=== Supplied data ===
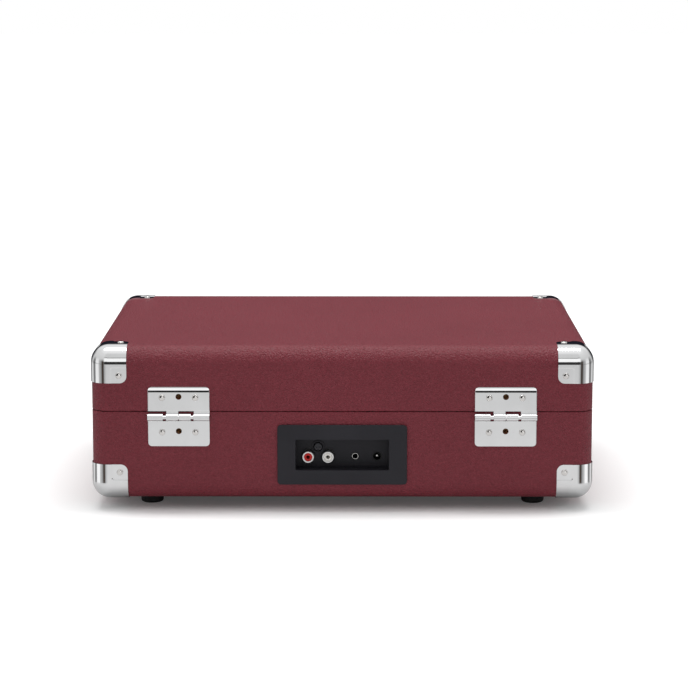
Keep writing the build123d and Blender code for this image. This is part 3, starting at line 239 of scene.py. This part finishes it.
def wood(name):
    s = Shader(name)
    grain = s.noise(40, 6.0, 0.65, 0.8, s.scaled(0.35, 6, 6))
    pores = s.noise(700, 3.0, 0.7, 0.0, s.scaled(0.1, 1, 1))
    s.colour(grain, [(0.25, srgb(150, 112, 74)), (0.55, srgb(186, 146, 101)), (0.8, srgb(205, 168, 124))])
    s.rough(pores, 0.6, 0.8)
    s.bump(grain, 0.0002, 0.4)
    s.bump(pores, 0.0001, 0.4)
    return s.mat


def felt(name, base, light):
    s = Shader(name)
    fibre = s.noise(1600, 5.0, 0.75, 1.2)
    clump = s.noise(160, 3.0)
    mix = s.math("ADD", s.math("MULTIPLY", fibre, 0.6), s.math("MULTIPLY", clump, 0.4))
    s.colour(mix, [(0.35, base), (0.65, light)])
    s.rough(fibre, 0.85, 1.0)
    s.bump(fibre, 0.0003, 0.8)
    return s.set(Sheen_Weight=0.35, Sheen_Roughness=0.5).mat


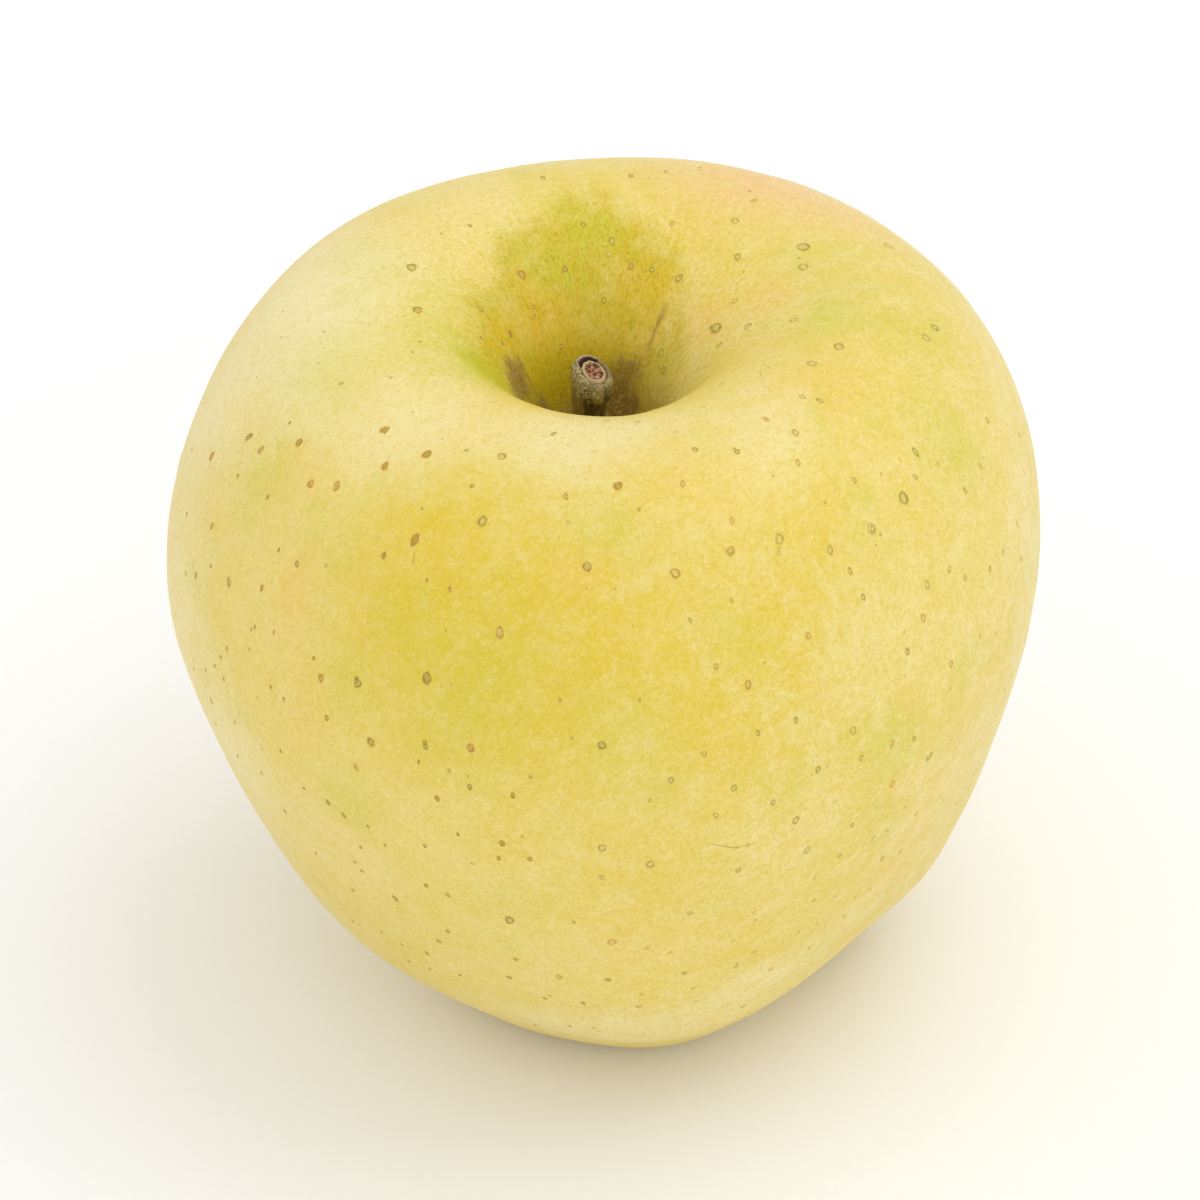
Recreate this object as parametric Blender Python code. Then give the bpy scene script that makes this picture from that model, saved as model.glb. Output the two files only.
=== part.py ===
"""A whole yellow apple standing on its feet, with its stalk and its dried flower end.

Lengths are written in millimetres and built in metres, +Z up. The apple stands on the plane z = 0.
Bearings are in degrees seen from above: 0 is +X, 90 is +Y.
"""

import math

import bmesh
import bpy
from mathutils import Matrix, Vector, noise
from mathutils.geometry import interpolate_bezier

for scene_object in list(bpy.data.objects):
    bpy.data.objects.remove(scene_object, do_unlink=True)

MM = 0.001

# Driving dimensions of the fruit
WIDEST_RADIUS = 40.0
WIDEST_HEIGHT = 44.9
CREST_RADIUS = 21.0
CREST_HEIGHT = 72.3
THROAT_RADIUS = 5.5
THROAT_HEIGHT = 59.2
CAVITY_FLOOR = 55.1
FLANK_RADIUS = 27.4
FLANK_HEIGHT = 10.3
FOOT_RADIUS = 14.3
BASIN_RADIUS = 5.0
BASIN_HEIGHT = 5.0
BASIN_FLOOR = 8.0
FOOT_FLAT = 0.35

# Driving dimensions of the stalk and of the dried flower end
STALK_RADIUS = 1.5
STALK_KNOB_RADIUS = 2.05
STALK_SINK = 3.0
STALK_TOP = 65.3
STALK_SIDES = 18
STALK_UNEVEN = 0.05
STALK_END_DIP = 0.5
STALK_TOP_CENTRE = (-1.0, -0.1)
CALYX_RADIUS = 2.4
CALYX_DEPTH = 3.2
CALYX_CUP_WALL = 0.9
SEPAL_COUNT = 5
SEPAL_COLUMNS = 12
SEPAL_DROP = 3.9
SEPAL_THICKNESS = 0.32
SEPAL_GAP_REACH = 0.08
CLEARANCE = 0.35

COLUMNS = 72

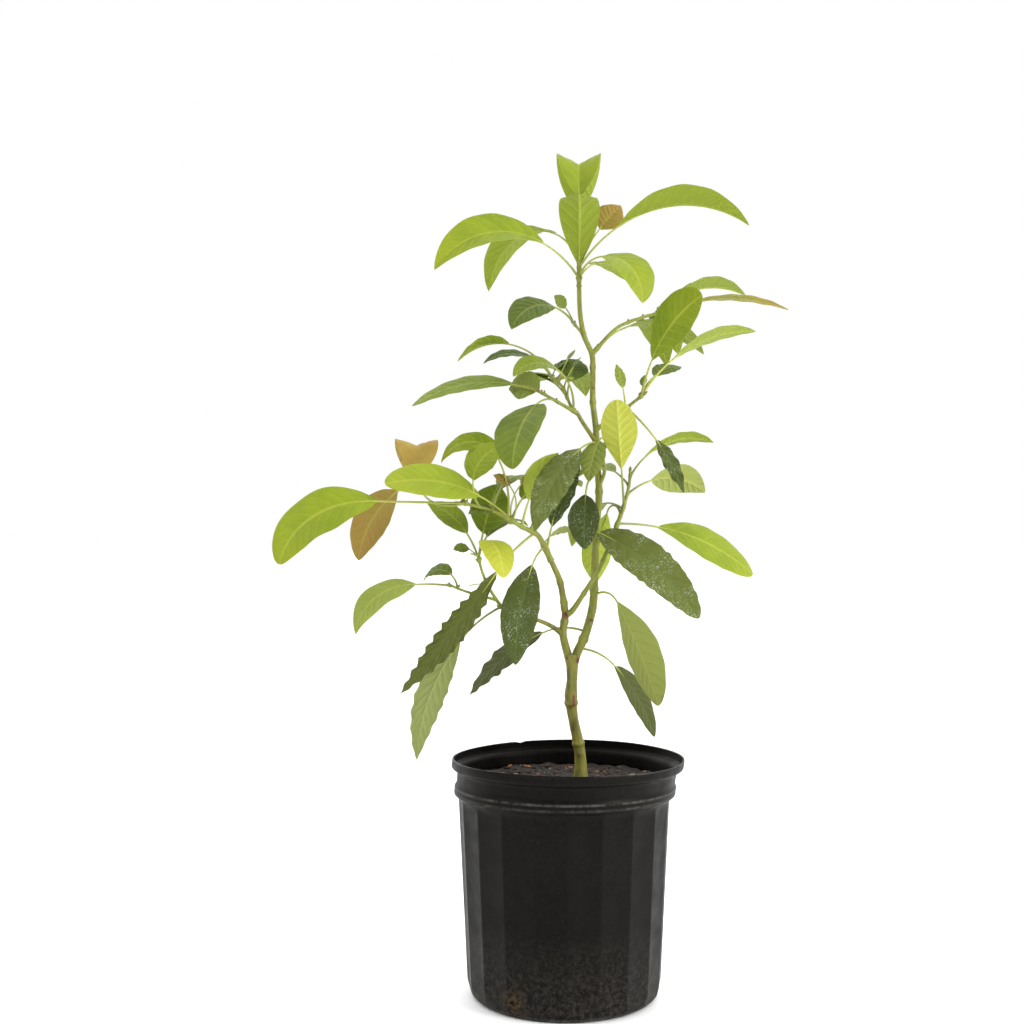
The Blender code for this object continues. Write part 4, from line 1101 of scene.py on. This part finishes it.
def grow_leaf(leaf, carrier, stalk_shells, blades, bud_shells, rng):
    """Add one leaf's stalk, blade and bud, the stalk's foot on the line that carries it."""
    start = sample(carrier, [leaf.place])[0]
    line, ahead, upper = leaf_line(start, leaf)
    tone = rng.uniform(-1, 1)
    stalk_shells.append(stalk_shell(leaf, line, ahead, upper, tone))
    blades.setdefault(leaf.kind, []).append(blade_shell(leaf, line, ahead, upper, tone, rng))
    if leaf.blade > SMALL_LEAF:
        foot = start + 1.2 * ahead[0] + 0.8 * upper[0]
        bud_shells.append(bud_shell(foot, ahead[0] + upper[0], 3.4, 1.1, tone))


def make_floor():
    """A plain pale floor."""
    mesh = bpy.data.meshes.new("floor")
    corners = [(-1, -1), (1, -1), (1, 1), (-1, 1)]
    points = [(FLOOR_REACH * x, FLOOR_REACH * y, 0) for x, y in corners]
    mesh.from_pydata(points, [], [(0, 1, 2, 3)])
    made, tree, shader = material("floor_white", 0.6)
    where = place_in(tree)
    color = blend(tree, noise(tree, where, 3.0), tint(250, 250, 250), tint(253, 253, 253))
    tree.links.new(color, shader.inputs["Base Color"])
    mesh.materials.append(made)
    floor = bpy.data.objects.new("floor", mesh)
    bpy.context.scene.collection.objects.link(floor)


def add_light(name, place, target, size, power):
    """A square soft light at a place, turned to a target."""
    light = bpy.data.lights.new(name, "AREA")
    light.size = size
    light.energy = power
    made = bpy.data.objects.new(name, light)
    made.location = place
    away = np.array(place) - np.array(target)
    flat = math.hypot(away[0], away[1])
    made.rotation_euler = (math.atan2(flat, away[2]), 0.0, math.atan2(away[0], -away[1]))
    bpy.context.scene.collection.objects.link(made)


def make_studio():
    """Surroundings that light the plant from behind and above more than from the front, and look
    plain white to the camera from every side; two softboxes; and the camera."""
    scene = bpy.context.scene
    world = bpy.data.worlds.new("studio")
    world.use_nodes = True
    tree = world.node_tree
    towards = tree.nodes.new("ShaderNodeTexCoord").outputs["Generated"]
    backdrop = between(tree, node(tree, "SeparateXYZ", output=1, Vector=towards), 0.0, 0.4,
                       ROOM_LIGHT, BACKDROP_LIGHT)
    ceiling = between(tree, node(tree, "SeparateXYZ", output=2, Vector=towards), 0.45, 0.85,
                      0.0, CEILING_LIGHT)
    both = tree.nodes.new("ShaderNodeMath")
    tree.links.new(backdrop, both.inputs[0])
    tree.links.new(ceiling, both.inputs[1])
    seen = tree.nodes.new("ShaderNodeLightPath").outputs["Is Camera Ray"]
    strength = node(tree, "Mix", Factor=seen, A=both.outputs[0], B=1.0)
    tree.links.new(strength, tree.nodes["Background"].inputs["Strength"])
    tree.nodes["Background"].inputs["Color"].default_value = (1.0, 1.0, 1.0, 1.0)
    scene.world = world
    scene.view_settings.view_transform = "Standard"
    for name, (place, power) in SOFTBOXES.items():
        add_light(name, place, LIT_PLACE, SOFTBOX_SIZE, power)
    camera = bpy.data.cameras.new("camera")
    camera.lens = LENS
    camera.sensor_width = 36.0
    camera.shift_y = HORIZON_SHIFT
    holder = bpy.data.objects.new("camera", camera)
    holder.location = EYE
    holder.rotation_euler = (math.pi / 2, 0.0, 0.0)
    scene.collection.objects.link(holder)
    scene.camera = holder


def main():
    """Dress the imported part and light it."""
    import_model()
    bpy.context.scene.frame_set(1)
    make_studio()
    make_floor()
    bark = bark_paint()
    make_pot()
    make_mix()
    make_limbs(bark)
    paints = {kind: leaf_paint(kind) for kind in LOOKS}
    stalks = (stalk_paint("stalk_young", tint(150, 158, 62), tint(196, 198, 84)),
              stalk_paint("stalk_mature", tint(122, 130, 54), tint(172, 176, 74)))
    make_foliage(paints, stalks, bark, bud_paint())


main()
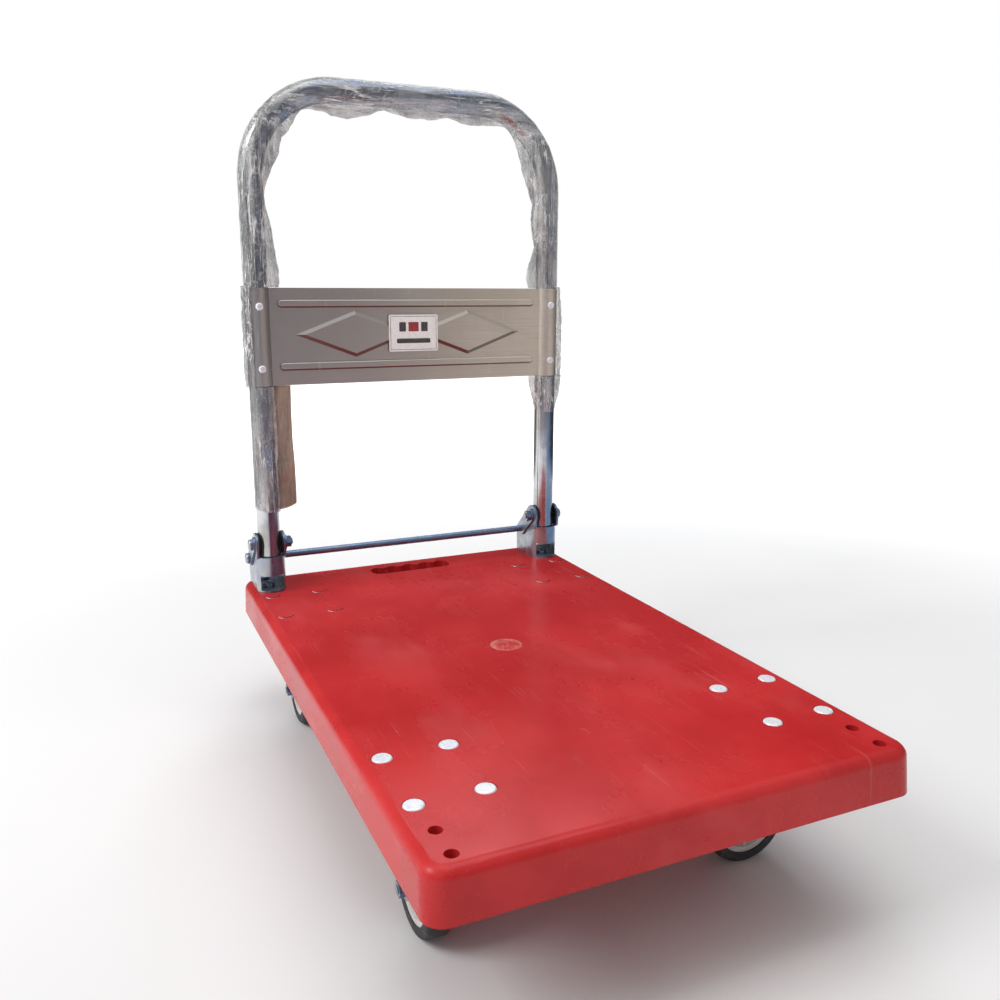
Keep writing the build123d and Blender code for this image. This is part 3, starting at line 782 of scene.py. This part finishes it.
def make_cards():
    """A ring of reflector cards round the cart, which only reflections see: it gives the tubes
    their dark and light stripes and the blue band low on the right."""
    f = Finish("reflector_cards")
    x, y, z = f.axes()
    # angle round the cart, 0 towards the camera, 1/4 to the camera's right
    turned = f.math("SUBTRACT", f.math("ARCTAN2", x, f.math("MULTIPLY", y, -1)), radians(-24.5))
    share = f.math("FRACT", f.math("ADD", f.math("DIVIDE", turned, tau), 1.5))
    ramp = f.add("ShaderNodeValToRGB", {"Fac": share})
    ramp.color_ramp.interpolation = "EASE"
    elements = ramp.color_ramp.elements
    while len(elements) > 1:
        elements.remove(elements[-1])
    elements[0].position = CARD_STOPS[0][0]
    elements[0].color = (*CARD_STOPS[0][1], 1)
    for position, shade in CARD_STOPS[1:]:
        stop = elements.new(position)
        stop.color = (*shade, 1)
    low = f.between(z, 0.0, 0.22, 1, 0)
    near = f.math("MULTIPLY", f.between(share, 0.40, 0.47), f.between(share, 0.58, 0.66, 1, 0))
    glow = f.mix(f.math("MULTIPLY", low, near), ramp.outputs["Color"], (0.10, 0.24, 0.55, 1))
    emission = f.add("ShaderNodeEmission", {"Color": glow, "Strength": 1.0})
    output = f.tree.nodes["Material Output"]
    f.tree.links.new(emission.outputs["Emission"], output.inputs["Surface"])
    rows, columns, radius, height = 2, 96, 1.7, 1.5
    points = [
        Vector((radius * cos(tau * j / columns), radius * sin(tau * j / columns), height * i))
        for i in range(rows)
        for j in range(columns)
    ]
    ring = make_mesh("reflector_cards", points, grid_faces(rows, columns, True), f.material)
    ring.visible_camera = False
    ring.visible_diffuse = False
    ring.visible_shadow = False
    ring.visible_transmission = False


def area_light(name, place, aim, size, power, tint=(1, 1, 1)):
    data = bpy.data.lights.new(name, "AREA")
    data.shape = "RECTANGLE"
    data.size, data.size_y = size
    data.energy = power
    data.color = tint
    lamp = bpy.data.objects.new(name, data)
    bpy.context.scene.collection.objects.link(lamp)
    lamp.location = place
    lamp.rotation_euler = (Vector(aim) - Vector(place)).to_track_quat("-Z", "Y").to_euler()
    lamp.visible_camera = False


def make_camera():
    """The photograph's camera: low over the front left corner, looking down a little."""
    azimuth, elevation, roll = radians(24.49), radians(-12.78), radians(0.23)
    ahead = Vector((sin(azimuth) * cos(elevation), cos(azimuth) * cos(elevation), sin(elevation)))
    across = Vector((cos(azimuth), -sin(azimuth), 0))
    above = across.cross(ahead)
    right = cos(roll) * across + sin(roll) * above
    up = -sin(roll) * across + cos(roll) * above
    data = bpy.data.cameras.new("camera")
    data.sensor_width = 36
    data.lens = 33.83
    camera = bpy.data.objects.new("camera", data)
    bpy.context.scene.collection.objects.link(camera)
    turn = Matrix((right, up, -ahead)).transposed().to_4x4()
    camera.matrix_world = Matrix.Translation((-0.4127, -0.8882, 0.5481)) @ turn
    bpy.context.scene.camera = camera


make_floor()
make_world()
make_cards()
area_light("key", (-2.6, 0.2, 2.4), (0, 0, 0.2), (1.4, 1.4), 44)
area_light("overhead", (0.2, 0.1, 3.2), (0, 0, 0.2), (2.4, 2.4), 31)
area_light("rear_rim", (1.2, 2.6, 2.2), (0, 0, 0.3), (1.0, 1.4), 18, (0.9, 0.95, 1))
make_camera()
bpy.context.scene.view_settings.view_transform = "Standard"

=== Your objective ===
Quote every line of the records above, from the first down to the one holding "return s.mat", exactly as written.

=== Solution for this problem ===
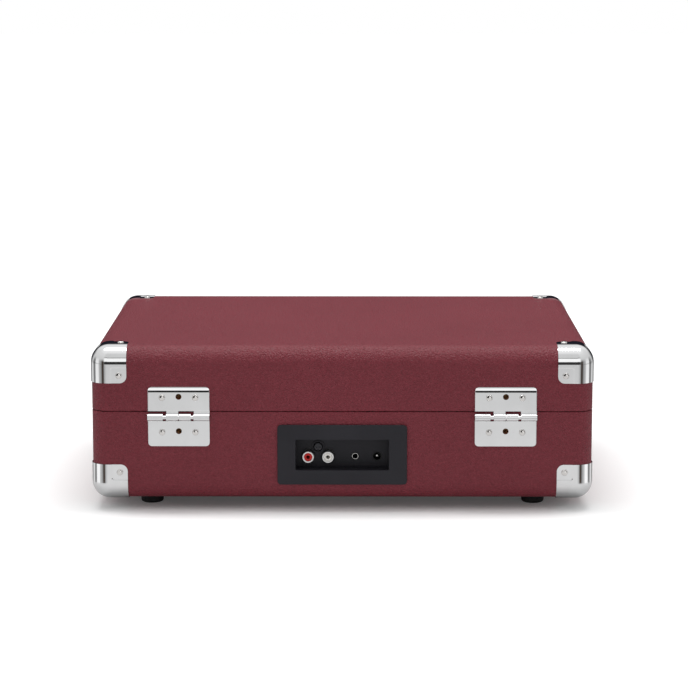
Keep writing the build123d and Blender code for this image. This is part 3, starting at line 239 of scene.py. This part finishes it.
def wood(name):
    s = Shader(name)
    grain = s.noise(40, 6.0, 0.65, 0.8, s.scaled(0.35, 6, 6))
    pores = s.noise(700, 3.0, 0.7, 0.0, s.scaled(0.1, 1, 1))
    s.colour(grain, [(0.25, srgb(150, 112, 74)), (0.55, srgb(186, 146, 101)), (0.8, srgb(205, 168, 124))])
    s.rough(pores, 0.6, 0.8)
    s.bump(grain, 0.0002, 0.4)
    s.bump(pores, 0.0001, 0.4)
    return s.mat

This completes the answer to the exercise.